To my most beloved and fearless cat, Marleigh Christian-Free-Beyer. I always told you that I was going to give you a funeral and a eulogy. I wasn’t kidding.

When I tell people about Marleigh, “my cat that lives in Cleveland,” I’m almost always met with a confused look. I find myself explaining the situation when it would be so much easier to bark, “Listen, it’s complicated. We’re a non-traditional family. MYOB!”

I was bored one day back in 2006-ish and wanted to have random, fun experiences–perhaps I was trying to channel my inner Sal Paradise. However, since riding cross-country to California to pick grapes wasn’t an option at the time, I suggested to my then-boyfriend-now-husband, Free, that we go to a pet store to visit the animals that were up for adoption.

I had 100% NO interest in adopting an animal–to me, it was a mini-zoo where I could smile at the animals and feel bad for them, wistfully hoping of a better life for them with someone who wasn’t me, as I had never had my own pet and wasn’t really much of an animal person. Free interpreted this as me wanting a pet– and did he ever run with it. Days later, we were at the Western PA Humane Society looking for a friend to come and live with me at my lonely apartment.

You were out on the sun porch, staring off into the distance–plotting your next adventure? Or maybe you were lost in a memory of good times past. When you heard us put the kitty carrier down on the floor, you bolted from the porch and ran right into the carrier, as if to say, “Get me the hell out of this place.” You were far too pretty and classy to be in kitty lock down.

We had the best of times as roomies back in our adorable, Latrobe apartment. You taught me how to stalk birds, I taught you how to karaoke. Both of us were wild, hungry for adventure–but together, we balanced each other out and slowly began to settle into the comfort of family and friends. We basked in the halcyon days of our youth.

I want to say thanks for being there for me back in our bachelorette days. It was nice to have someone to come home to after a long day at work. You were the perfect conversationalist, listening intently and interjecting with a meow at just the right moment. You always knew just the right thing to say; and also when it was time to be quiet, pour a martini, and melt into the couch.

Thanks for always being brave enough to go into dark rooms to check for rapists after an evening of Law and Order SVU reruns freaked me out. You were always so much braver than I could ever hope to be.

That was you–brave– right up until the end, when you tried to tell us that you’d be fine and that we were fussing over nothing, even though we could see you trying to hide your pain and deterioration. And whether you liked it or not, those rascal dogs, Teddy and Franklin, unknowingly gave away your secret. It was obvious in the way they kept watch over you those last few days–how they snuggled close and gave you puppy kisses, and how on your last night on this Earth, they playfully tried to entice you to run around the yard with them, knowing your love for the outdoors and your longing for the days of your rebellious youth– carefree, roaming the Earth as you pleased, never knowing where the Universe would take you. Pure, unbridled freedom.
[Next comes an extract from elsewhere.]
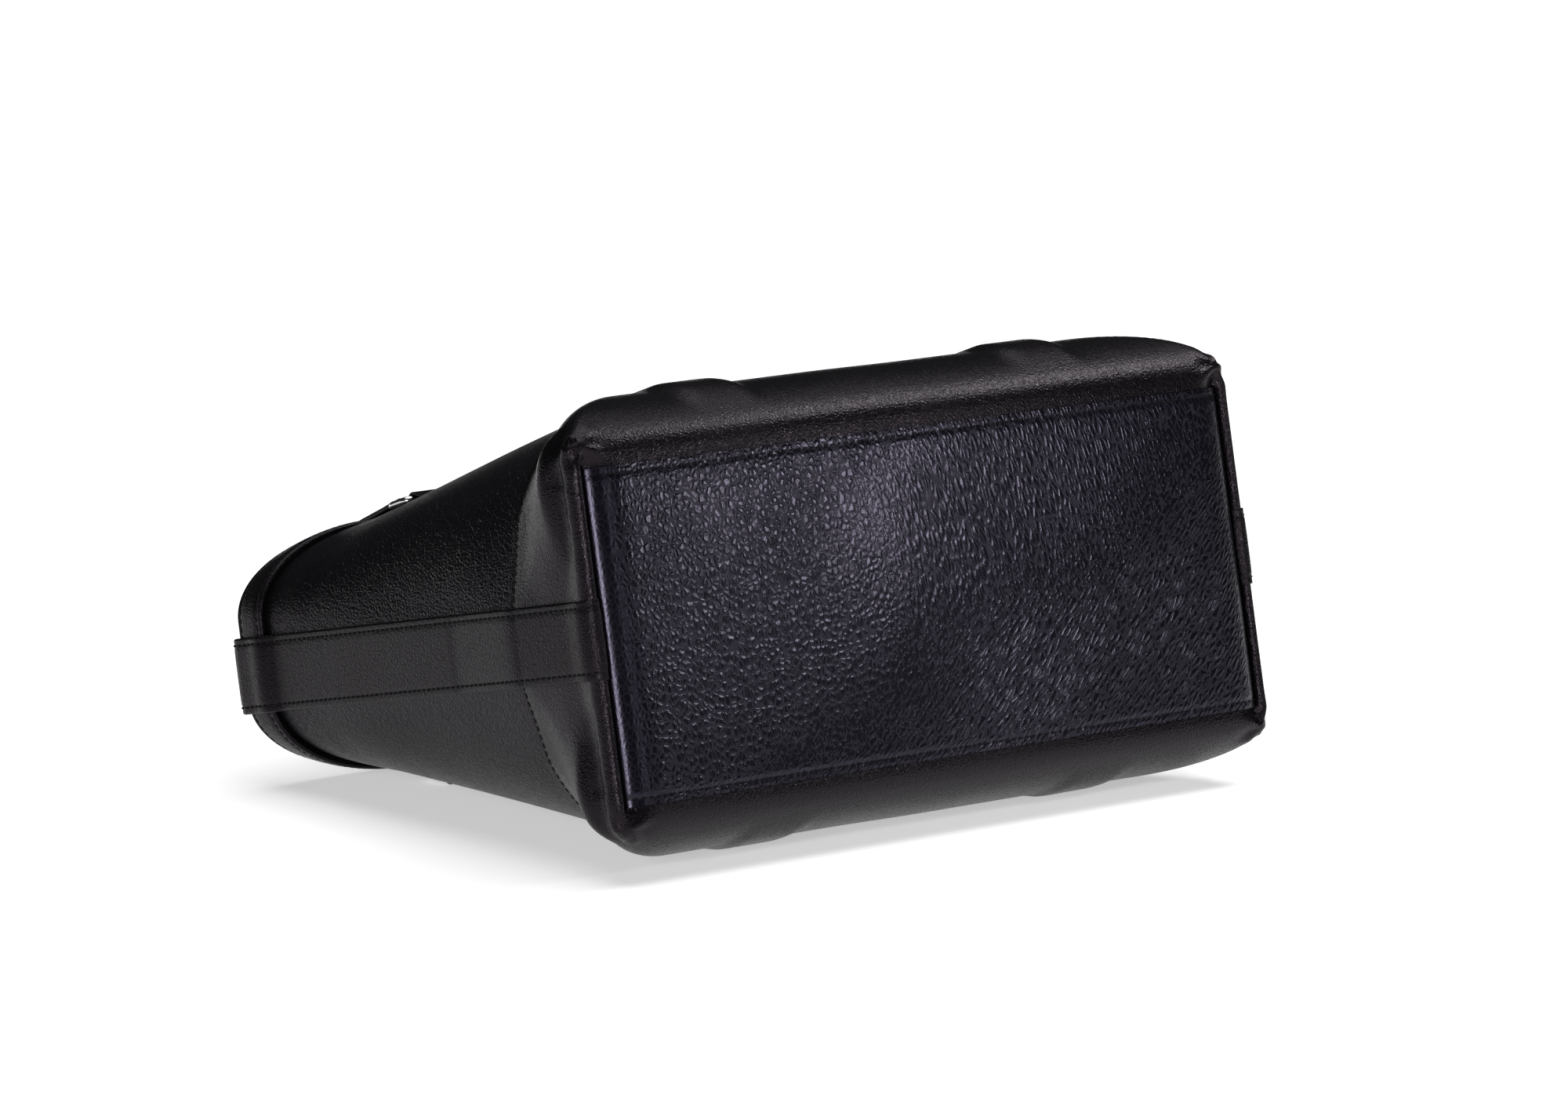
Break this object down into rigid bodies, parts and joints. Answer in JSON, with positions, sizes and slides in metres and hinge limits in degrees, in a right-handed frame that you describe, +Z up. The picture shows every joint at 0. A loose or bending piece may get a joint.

So as we bring you home in your little coffin and lay you to rest in the flower garden, right underneath Chuffer’s irises, I hope you know that you were loved and that you inspired two girls to live soulfully and wholly, no matter how difficult it may be and with full regard for a quest for an authentic life–to be able to look past the day’s imperfections and find beauty in the darkest corners of the life’s reach.

To some reading this, you were just a cat. But to those who are in tune with the Universe, their intuition, and the interconnectedness of our individual self to a the unified whole, they will understand why you were and always will be my spirit animal.

In the words of your namesake, Bob Marley, “Though the road’s been rocky, it sure feels good to me.”

Much love to you, Marface. You’re finally free.